• Listed records:
# # #

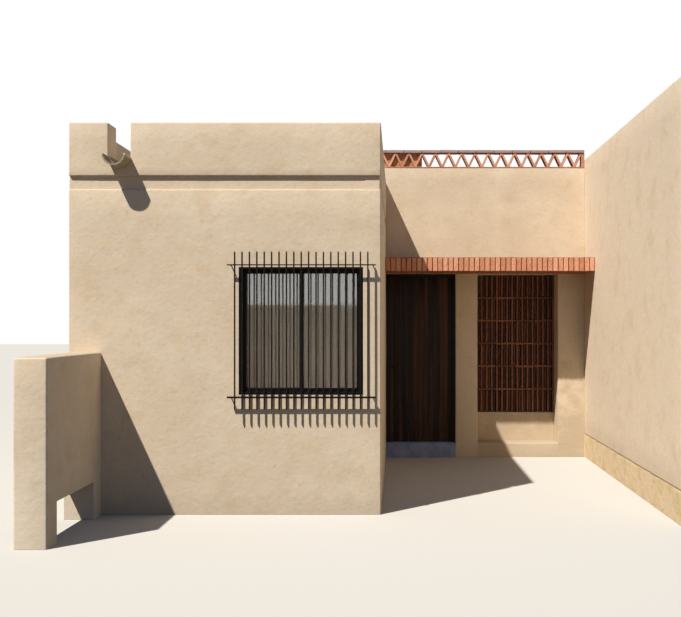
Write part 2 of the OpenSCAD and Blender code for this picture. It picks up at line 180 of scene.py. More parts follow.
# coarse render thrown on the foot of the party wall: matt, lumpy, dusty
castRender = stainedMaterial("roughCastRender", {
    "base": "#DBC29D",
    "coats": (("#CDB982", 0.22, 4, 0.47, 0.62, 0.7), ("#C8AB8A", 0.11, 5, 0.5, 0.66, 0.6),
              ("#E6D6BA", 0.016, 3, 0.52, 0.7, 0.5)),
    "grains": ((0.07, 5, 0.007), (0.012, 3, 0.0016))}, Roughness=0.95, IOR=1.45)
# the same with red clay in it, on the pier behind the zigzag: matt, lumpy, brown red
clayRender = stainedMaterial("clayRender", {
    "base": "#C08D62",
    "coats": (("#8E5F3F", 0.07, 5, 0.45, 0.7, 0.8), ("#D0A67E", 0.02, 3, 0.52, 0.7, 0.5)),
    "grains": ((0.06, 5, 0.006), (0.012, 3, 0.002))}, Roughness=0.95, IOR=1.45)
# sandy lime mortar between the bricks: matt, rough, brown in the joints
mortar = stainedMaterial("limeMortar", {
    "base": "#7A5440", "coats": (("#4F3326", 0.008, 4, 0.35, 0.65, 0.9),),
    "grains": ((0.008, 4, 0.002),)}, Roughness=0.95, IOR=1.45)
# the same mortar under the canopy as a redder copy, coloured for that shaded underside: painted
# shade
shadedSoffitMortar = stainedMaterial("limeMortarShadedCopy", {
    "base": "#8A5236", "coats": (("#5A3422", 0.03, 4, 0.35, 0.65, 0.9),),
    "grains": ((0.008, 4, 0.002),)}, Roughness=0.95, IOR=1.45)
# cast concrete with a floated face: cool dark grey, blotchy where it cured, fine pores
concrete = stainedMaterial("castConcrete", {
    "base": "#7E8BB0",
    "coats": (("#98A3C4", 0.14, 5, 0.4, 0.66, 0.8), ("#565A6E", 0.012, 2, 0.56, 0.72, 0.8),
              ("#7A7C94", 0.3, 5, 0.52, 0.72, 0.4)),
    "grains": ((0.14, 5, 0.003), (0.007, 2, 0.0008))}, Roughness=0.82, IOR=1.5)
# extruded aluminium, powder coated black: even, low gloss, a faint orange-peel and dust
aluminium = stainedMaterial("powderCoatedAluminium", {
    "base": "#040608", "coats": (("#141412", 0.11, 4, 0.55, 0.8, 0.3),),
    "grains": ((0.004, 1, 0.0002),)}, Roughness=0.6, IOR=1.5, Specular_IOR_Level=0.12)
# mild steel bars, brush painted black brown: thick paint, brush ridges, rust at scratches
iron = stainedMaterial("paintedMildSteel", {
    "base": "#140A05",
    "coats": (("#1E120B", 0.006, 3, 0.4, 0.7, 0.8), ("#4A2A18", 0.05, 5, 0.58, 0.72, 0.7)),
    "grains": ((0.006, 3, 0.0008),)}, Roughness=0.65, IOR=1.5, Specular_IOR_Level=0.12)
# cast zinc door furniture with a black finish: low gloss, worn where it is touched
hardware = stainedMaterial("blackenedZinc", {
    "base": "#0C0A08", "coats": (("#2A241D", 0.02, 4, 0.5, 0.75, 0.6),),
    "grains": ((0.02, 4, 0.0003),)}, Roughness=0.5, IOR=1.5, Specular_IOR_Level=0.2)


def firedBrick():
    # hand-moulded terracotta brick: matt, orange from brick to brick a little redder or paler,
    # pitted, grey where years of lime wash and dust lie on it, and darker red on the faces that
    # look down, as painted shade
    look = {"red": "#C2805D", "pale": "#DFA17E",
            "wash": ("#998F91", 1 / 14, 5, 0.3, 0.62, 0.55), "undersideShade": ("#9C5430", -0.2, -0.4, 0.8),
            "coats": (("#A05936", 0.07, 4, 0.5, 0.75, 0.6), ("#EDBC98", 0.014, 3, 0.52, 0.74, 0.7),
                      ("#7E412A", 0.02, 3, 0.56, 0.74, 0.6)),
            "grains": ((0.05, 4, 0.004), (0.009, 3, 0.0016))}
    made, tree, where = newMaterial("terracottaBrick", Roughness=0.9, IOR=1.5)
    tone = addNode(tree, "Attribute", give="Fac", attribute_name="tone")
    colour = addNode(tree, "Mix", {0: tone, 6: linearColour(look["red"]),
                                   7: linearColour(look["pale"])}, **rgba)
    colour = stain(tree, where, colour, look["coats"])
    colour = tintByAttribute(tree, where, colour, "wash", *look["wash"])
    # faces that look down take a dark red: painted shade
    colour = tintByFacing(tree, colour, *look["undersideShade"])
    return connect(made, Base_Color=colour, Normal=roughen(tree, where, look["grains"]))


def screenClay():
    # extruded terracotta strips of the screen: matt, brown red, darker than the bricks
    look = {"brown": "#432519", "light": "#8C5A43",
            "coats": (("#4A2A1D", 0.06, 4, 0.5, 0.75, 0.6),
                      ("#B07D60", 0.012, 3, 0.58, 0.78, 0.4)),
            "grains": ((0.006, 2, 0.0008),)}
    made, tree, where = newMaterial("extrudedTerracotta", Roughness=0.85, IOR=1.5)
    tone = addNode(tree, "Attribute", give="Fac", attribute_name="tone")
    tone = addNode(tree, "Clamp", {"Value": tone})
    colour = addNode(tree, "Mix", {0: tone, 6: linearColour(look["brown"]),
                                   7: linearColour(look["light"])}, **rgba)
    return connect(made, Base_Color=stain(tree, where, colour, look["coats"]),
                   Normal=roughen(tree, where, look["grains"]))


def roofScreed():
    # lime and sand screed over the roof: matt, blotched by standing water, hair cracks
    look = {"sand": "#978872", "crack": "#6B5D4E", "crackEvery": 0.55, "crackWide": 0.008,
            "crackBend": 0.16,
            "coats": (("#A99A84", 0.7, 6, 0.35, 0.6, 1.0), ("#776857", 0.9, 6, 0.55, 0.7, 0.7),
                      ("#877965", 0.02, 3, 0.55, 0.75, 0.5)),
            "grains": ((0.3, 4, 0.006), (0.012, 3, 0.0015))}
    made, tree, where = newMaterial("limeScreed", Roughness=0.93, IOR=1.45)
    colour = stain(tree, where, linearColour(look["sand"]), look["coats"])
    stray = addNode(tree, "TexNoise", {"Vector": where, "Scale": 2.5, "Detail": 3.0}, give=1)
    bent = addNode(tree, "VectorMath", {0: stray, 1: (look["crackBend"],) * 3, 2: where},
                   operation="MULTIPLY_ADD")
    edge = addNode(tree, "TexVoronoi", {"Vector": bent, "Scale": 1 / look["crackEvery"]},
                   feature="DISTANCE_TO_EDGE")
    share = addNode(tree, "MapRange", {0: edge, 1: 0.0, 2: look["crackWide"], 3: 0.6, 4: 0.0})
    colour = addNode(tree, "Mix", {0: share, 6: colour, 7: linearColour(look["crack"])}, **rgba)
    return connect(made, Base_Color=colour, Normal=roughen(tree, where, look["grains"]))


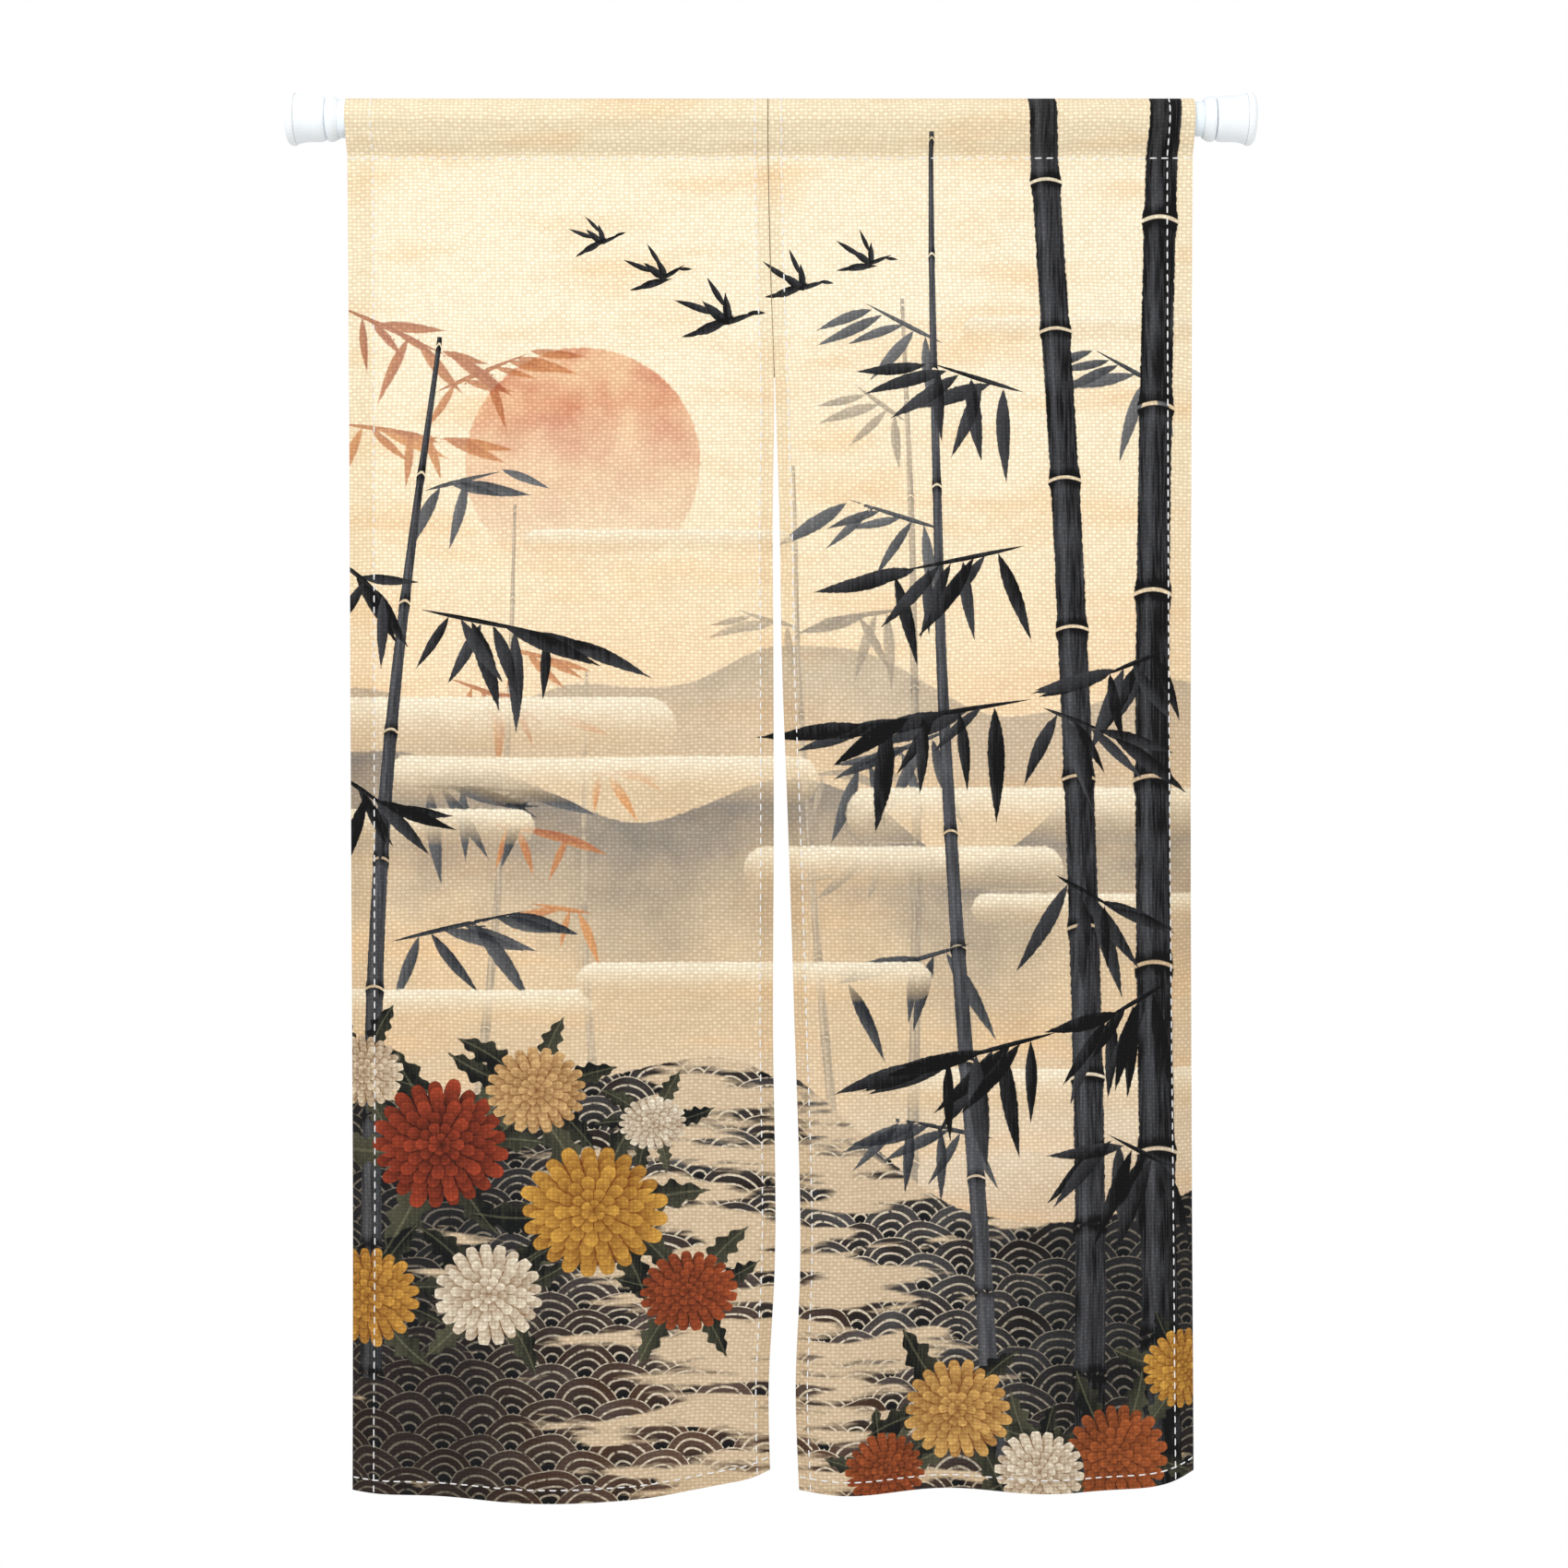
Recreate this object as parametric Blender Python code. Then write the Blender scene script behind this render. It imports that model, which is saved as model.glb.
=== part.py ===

# # #

• To do: Make an exact copy of every line in the data.

• Finished exercise:
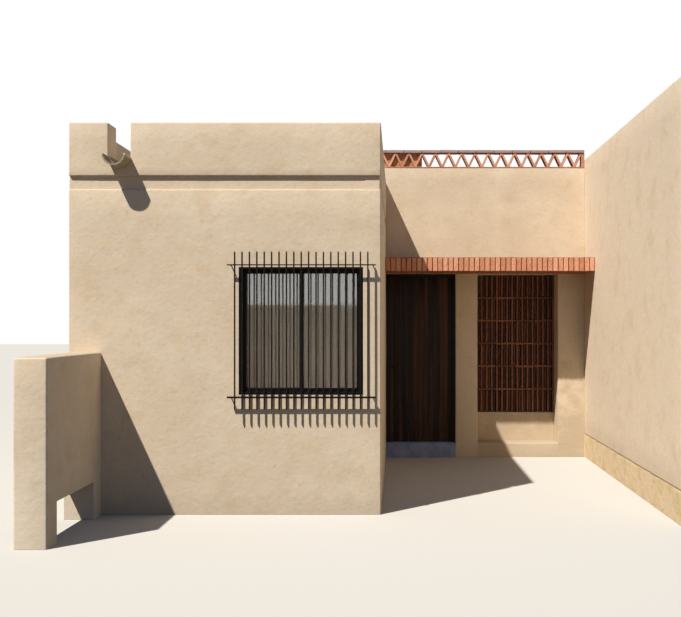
Write part 2 of the OpenSCAD and Blender code for this picture. It picks up at line 180 of scene.py. More parts follow.
# coarse render thrown on the foot of the party wall: matt, lumpy, dusty
castRender = stainedMaterial("roughCastRender", {
    "base": "#DBC29D",
    "coats": (("#CDB982", 0.22, 4, 0.47, 0.62, 0.7), ("#C8AB8A", 0.11, 5, 0.5, 0.66, 0.6),
              ("#E6D6BA", 0.016, 3, 0.52, 0.7, 0.5)),
    "grains": ((0.07, 5, 0.007), (0.012, 3, 0.0016))}, Roughness=0.95, IOR=1.45)
# the same with red clay in it, on the pier behind the zigzag: matt, lumpy, brown red
clayRender = stainedMaterial("clayRender", {
    "base": "#C08D62",
    "coats": (("#8E5F3F", 0.07, 5, 0.45, 0.7, 0.8), ("#D0A67E", 0.02, 3, 0.52, 0.7, 0.5)),
    "grains": ((0.06, 5, 0.006), (0.012, 3, 0.002))}, Roughness=0.95, IOR=1.45)
# sandy lime mortar between the bricks: matt, rough, brown in the joints
mortar = stainedMaterial("limeMortar", {
    "base": "#7A5440", "coats": (("#4F3326", 0.008, 4, 0.35, 0.65, 0.9),),
    "grains": ((0.008, 4, 0.002),)}, Roughness=0.95, IOR=1.45)
# the same mortar under the canopy as a redder copy, coloured for that shaded underside: painted
# shade
shadedSoffitMortar = stainedMaterial("limeMortarShadedCopy", {
    "base": "#8A5236", "coats": (("#5A3422", 0.03, 4, 0.35, 0.65, 0.9),),
    "grains": ((0.008, 4, 0.002),)}, Roughness=0.95, IOR=1.45)
# cast concrete with a floated face: cool dark grey, blotchy where it cured, fine pores
concrete = stainedMaterial("castConcrete", {
    "base": "#7E8BB0",
    "coats": (("#98A3C4", 0.14, 5, 0.4, 0.66, 0.8), ("#565A6E", 0.012, 2, 0.56, 0.72, 0.8),
              ("#7A7C94", 0.3, 5, 0.52, 0.72, 0.4)),
    "grains": ((0.14, 5, 0.003), (0.007, 2, 0.0008))}, Roughness=0.82, IOR=1.5)
# extruded aluminium, powder coated black: even, low gloss, a faint orange-peel and dust
aluminium = stainedMaterial("powderCoatedAluminium", {
    "base": "#040608", "coats": (("#141412", 0.11, 4, 0.55, 0.8, 0.3),),
    "grains": ((0.004, 1, 0.0002),)}, Roughness=0.6, IOR=1.5, Specular_IOR_Level=0.12)
# mild steel bars, brush painted black brown: thick paint, brush ridges, rust at scratches
iron = stainedMaterial("paintedMildSteel", {
    "base": "#140A05",
    "coats": (("#1E120B", 0.006, 3, 0.4, 0.7, 0.8), ("#4A2A18", 0.05, 5, 0.58, 0.72, 0.7)),
    "grains": ((0.006, 3, 0.0008),)}, Roughness=0.65, IOR=1.5, Specular_IOR_Level=0.12)
# cast zinc door furniture with a black finish: low gloss, worn where it is touched
hardware = stainedMaterial("blackenedZinc", {
    "base": "#0C0A08", "coats": (("#2A241D", 0.02, 4, 0.5, 0.75, 0.6),),
    "grains": ((0.02, 4, 0.0003),)}, Roughness=0.5, IOR=1.5, Specular_IOR_Level=0.2)


def firedBrick():
    # hand-moulded terracotta brick: matt, orange from brick to brick a little redder or paler,
    # pitted, grey where years of lime wash and dust lie on it, and darker red on the faces that
    # look down, as painted shade
    look = {"red": "#C2805D", "pale": "#DFA17E",
            "wash": ("#998F91", 1 / 14, 5, 0.3, 0.62, 0.55), "undersideShade": ("#9C5430", -0.2, -0.4, 0.8),
            "coats": (("#A05936", 0.07, 4, 0.5, 0.75, 0.6), ("#EDBC98", 0.014, 3, 0.52, 0.74, 0.7),
                      ("#7E412A", 0.02, 3, 0.56, 0.74, 0.6)),
            "grains": ((0.05, 4, 0.004), (0.009, 3, 0.0016))}
    made, tree, where = newMaterial("terracottaBrick", Roughness=0.9, IOR=1.5)
    tone = addNode(tree, "Attribute", give="Fac", attribute_name="tone")
    colour = addNode(tree, "Mix", {0: tone, 6: linearColour(look["red"]),
                                   7: linearColour(look["pale"])}, **rgba)
    colour = stain(tree, where, colour, look["coats"])
    colour = tintByAttribute(tree, where, colour, "wash", *look["wash"])
    # faces that look down take a dark red: painted shade
    colour = tintByFacing(tree, colour, *look["undersideShade"])
    return connect(made, Base_Color=colour, Normal=roughen(tree, where, look["grains"]))


def screenClay():
    # extruded terracotta strips of the screen: matt, brown red, darker than the bricks
    look = {"brown": "#432519", "light": "#8C5A43",
            "coats": (("#4A2A1D", 0.06, 4, 0.5, 0.75, 0.6),
                      ("#B07D60", 0.012, 3, 0.58, 0.78, 0.4)),
            "grains": ((0.006, 2, 0.0008),)}
    made, tree, where = newMaterial("extrudedTerracotta", Roughness=0.85, IOR=1.5)
    tone = addNode(tree, "Attribute", give="Fac", attribute_name="tone")
    tone = addNode(tree, "Clamp", {"Value": tone})
    colour = addNode(tree, "Mix", {0: tone, 6: linearColour(look["brown"]),
                                   7: linearColour(look["light"])}, **rgba)
    return connect(made, Base_Color=stain(tree, where, colour, look["coats"]),
                   Normal=roughen(tree, where, look["grains"]))


def roofScreed():
    # lime and sand screed over the roof: matt, blotched by standing water, hair cracks
    look = {"sand": "#978872", "crack": "#6B5D4E", "crackEvery": 0.55, "crackWide": 0.008,
            "crackBend": 0.16,
            "coats": (("#A99A84", 0.7, 6, 0.35, 0.6, 1.0), ("#776857", 0.9, 6, 0.55, 0.7, 0.7),
                      ("#877965", 0.02, 3, 0.55, 0.75, 0.5)),
            "grains": ((0.3, 4, 0.006), (0.012, 3, 0.0015))}
    made, tree, where = newMaterial("limeScreed", Roughness=0.93, IOR=1.45)
    colour = stain(tree, where, linearColour(look["sand"]), look["coats"])
    stray = addNode(tree, "TexNoise", {"Vector": where, "Scale": 2.5, "Detail": 3.0}, give=1)
    bent = addNode(tree, "VectorMath", {0: stray, 1: (look["crackBend"],) * 3, 2: where},
                   operation="MULTIPLY_ADD")
    edge = addNode(tree, "TexVoronoi", {"Vector": bent, "Scale": 1 / look["crackEvery"]},
                   feature="DISTANCE_TO_EDGE")
    share = addNode(tree, "MapRange", {0: edge, 1: 0.0, 2: look["crackWide"], 3: 0.6, 4: 0.0})
    colour = addNode(tree, "Mix", {0: share, 6: colour, 7: linearColour(look["crack"])}, **rgba)
    return connect(made, Base_Color=colour, Normal=roughen(tree, where, look["grains"]))


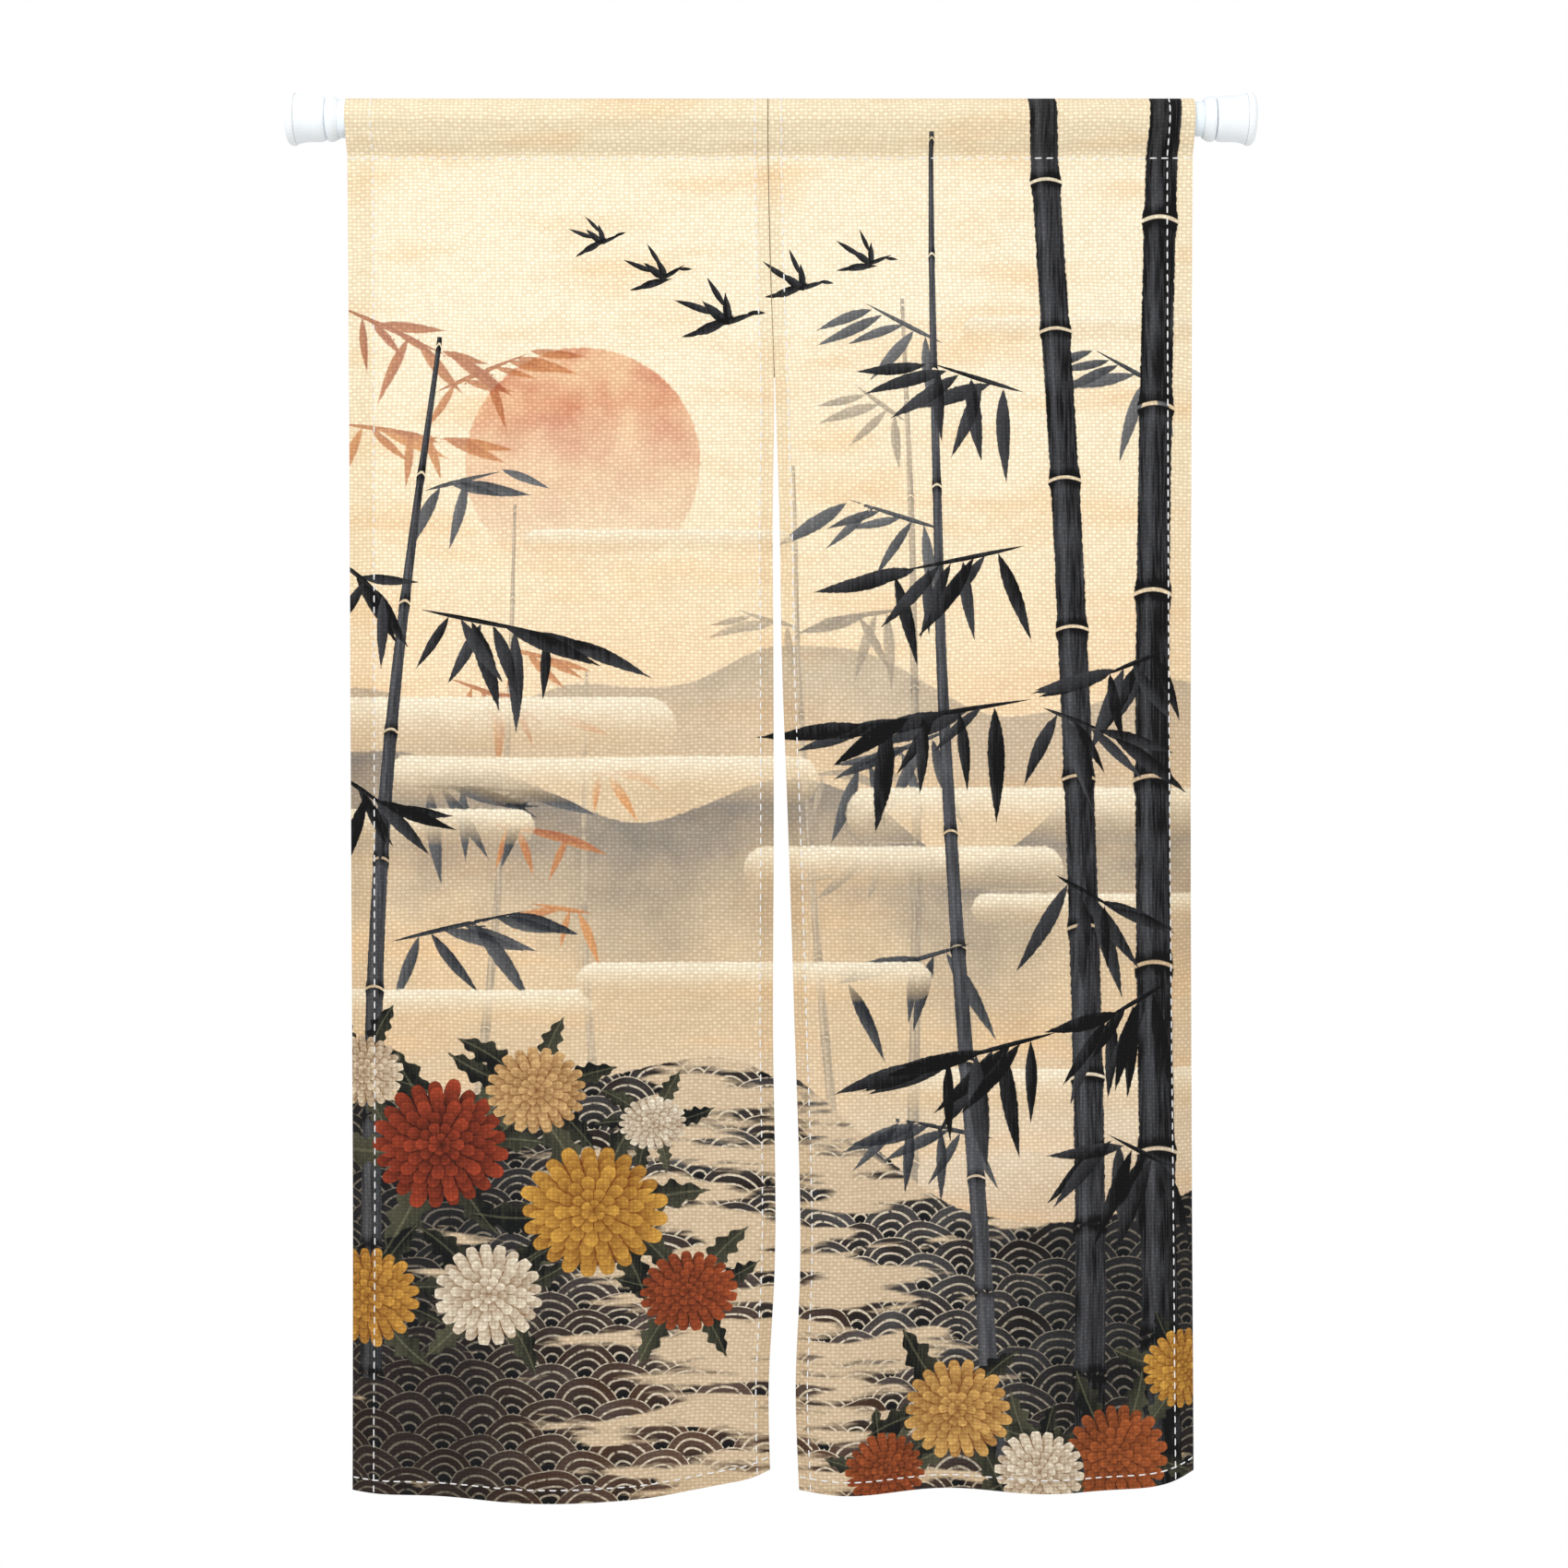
Recreate this object as parametric Blender Python code. Then write the Blender scene script behind this render. It imports that model, which is saved as model.glb.
=== part.py ===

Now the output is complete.